Line and space (15): the line and the space of the spring that the mechanism operates with

The mounting of the mechanism according to the invention is as follows

The lower feedback separation pin (5) is placed into the lower feedback rotation part (3) and two parts are mounted to the mounting and inner ball cycle supporting surface (1.8) of the spiral nut part A (1) by using the lower feedback screw hole 1 (1.11) and lower feedback screw hole 2 (1.12).

The lower feedback separation pin (6) is placed into upper feedback rotation part and two parts are mounted to the mounting inner ball cycle supporting surface (1.7) of the spiral nut part A (1) by using upper feedback screw hole 1 (1.9) and upper feedback screw hole 2 (1.10).

Thus the mounting of the spiral nut part A (1) is completed.

After the spiral nut part B (2) which is similar to this is mounted with similar parts (3), (4), (5), (6), the spiral nut part A feedback cover (7) and spiral nut part B feedback cover (8) covers the top of the feedback channels (1.4), (1.5) by screwing or gluing.
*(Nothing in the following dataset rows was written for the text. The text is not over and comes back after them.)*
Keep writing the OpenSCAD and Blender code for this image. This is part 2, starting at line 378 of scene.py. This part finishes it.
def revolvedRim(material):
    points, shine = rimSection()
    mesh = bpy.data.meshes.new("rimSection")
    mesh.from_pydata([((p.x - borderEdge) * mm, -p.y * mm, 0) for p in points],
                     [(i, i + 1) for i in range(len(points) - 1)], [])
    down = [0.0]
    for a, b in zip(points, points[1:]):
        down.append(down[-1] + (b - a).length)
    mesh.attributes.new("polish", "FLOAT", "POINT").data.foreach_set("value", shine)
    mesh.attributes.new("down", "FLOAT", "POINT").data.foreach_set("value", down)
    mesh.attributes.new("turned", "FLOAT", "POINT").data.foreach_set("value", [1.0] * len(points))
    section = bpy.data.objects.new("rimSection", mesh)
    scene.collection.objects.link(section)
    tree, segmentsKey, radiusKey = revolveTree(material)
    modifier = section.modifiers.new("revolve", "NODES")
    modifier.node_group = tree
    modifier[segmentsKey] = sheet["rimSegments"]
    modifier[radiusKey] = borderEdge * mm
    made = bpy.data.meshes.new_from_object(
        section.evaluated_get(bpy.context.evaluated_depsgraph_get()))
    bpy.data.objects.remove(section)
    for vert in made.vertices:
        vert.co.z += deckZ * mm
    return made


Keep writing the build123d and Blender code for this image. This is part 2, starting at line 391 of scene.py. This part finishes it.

These prepared two parts (1), (2) are aligned to each other by using mounting shaft (9) and pinhole (1.16) and are mounted to each other and thus the complete system is mounted.

Claims

1. A fixing and actuating mechanism comprising: a mounting shaft;a circular spring helical raceway formed around the shaft;an inner ball cycle and an outer ball cycle, wherein the inner ball cycle and the outer ball cycle extend around the shaft and work on the spring helical raceway;a ball cycle rotation region in which balls traveling in channels formed in the inner and outer ball cycles are transferred between channels;a feedback channel cover;upper and lower feedback rotation parts;upper and lower feedback separation pins mounted to the upper and lower feedback rotation parts, respectively, for providing separation of balls in a feedback region, wherein the upper and lower feedback separation pins include a curved auxiliary surface facing opposite to a rotation support surface.